— Records supplied —

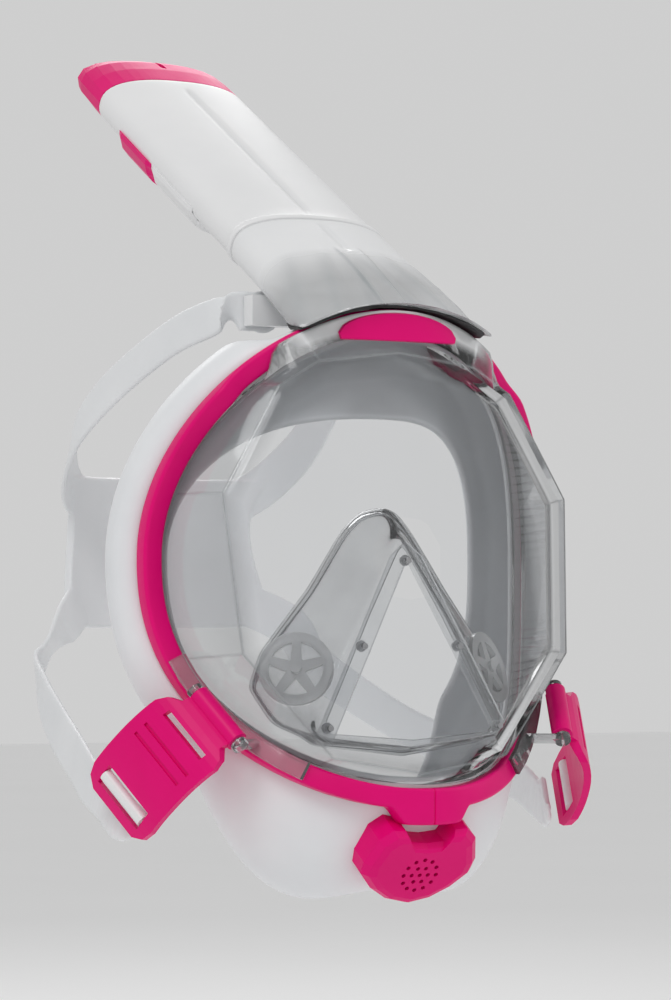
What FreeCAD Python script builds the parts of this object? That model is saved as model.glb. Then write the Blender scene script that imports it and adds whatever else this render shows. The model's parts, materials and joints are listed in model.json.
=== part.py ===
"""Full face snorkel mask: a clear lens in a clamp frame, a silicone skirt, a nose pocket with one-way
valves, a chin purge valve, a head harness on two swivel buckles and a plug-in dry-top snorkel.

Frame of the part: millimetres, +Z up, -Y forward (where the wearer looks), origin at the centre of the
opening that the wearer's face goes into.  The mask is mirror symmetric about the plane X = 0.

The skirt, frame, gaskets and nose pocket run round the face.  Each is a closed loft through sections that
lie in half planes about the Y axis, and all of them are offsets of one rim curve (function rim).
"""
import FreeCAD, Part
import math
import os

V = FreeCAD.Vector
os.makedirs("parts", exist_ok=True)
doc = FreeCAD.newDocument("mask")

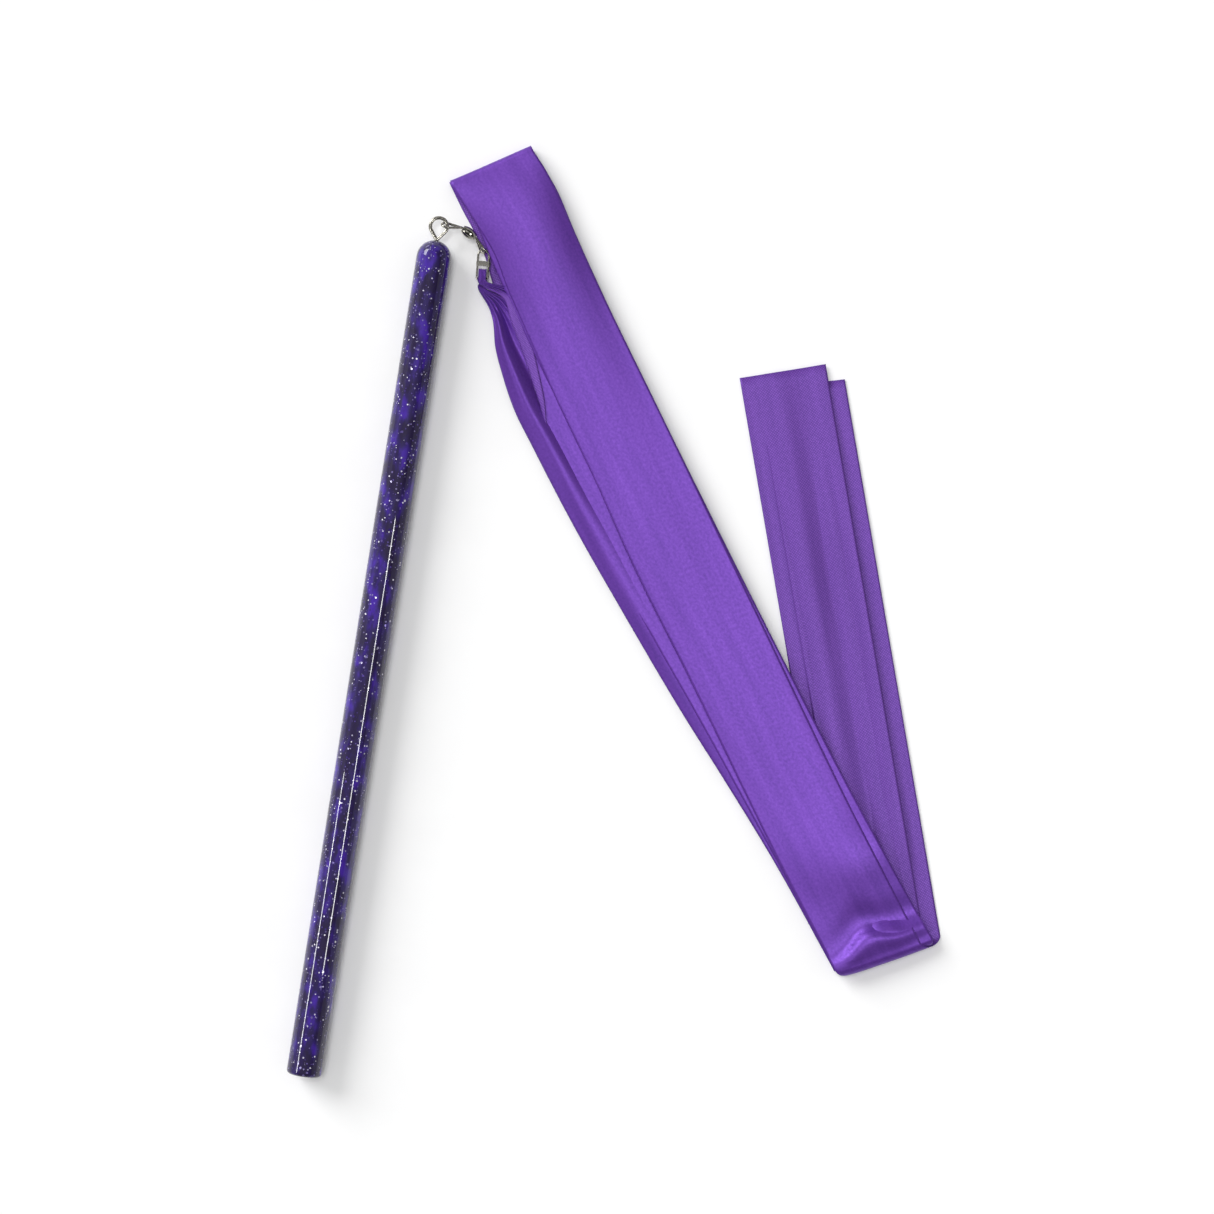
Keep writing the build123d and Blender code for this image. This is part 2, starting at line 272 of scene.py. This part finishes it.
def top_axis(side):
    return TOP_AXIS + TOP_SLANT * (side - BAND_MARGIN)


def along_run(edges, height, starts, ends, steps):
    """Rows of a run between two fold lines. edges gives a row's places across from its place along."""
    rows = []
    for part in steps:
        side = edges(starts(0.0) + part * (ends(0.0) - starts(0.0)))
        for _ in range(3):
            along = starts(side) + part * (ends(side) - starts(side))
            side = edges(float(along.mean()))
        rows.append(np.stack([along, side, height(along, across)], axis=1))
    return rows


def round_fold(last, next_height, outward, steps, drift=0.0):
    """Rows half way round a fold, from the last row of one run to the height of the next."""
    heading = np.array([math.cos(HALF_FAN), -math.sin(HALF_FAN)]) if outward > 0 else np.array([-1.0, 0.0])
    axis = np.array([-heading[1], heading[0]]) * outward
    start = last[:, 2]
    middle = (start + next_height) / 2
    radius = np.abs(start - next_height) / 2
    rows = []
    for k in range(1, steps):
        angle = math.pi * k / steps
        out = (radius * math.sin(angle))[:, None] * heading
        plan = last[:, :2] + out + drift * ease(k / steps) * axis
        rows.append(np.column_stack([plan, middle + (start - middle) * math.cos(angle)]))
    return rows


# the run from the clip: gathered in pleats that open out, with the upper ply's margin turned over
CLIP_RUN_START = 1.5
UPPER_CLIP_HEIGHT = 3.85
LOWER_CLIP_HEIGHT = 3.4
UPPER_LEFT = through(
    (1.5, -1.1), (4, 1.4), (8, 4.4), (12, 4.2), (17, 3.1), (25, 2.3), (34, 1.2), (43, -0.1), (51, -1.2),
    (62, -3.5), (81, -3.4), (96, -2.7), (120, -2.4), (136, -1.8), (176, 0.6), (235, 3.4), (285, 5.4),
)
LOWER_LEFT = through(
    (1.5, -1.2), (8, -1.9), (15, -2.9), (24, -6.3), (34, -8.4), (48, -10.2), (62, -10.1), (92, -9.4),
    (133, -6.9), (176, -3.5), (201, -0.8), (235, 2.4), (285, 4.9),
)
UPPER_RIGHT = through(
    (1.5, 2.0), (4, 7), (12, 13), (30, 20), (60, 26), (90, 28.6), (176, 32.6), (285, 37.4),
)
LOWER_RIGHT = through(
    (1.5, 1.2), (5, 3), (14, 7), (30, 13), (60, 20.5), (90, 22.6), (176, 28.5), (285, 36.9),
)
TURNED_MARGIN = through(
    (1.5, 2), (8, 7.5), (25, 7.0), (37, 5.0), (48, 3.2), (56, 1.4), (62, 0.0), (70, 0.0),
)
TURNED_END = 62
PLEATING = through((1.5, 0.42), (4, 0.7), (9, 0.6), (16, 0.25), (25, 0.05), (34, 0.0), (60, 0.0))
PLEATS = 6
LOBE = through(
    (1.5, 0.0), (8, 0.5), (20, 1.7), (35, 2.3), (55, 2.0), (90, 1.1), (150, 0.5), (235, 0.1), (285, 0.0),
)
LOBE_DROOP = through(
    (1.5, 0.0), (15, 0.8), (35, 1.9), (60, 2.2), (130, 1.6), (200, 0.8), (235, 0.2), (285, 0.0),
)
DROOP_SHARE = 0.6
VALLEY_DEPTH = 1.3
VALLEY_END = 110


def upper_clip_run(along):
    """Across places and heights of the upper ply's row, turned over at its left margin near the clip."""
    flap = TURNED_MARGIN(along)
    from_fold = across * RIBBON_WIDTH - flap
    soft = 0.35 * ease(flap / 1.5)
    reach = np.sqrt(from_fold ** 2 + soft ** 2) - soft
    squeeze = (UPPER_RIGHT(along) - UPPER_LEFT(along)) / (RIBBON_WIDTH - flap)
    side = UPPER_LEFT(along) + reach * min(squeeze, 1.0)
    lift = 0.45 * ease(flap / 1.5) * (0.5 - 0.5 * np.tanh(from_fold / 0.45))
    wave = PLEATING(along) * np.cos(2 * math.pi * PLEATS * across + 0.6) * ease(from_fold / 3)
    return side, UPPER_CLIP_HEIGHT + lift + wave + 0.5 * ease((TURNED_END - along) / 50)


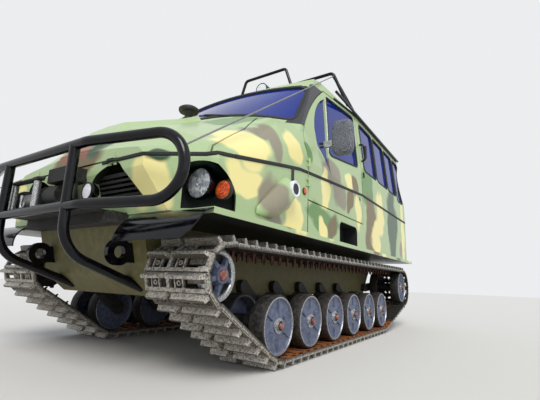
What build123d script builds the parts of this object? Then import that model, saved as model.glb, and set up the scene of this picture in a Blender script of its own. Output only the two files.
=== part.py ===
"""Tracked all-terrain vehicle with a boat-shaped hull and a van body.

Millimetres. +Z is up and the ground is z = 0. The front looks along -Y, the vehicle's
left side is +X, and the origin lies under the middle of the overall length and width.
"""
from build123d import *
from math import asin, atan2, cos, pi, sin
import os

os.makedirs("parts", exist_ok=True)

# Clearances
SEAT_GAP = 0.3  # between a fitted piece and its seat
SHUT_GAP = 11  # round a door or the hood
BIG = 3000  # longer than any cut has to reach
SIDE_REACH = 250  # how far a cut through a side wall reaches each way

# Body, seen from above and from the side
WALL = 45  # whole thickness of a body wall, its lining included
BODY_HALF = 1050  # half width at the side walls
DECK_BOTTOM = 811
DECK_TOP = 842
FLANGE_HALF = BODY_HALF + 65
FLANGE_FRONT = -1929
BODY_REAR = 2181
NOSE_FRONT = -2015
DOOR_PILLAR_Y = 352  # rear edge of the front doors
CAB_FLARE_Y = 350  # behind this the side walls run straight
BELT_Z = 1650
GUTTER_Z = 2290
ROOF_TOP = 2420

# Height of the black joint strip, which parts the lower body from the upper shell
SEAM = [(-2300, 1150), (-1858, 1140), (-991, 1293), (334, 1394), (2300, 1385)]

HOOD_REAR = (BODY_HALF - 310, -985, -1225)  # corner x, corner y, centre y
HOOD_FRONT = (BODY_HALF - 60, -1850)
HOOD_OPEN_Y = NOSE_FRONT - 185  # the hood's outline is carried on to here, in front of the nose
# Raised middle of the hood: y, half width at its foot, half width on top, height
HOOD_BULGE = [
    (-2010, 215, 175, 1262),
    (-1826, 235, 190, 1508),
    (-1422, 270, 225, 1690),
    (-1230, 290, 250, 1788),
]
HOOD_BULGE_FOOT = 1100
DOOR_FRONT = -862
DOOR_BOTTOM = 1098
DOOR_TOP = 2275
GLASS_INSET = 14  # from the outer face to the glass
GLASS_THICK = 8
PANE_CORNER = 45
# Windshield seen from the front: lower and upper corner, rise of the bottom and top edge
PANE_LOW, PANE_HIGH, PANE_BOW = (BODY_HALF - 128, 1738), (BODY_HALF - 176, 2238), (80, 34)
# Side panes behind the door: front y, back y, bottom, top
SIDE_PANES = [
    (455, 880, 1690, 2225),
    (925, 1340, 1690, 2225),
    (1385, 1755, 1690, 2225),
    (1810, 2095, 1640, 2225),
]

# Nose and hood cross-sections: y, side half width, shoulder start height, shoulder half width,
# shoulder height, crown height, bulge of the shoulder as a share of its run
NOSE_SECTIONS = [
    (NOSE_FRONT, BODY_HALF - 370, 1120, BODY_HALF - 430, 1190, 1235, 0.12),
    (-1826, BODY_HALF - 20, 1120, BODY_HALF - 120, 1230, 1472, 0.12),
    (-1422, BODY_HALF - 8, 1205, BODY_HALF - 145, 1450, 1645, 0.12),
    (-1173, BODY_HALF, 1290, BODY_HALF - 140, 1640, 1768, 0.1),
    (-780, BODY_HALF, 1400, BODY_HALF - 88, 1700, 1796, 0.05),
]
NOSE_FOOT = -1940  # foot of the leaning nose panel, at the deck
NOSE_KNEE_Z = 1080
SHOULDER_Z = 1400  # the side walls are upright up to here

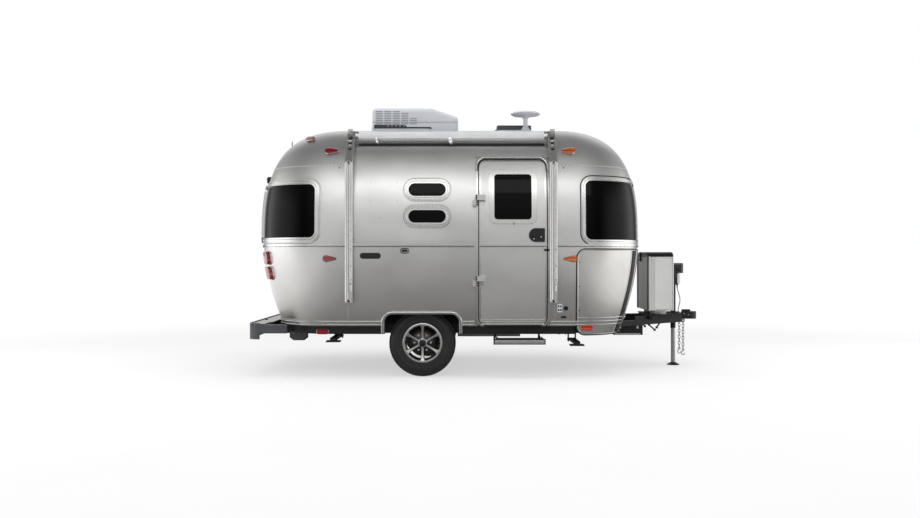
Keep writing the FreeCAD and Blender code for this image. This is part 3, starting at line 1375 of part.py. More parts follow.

— Short problem —
Your output must be the lines of the material above, from the first through the line that contains "valves, a chin", copied exactly. Include both endpoints and nothing else.

— Output of the task —
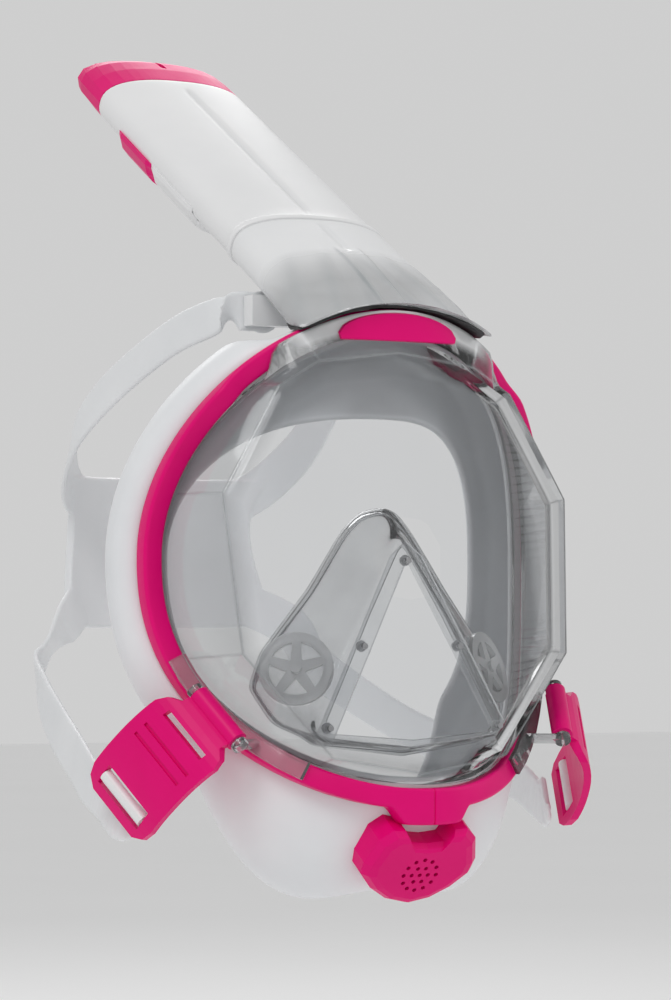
What FreeCAD Python script builds the parts of this object? That model is saved as model.glb. Then write the Blender scene script that imports it and adds whatever else this render shows. The model's parts, materials and joints are listed in model.json.
=== part.py ===
"""Full face snorkel mask: a clear lens in a clamp frame, a silicone skirt, a nose pocket with one-way
valves, a chin purge valve, a head harness on two swivel buckles and a plug-in dry-top snorkel.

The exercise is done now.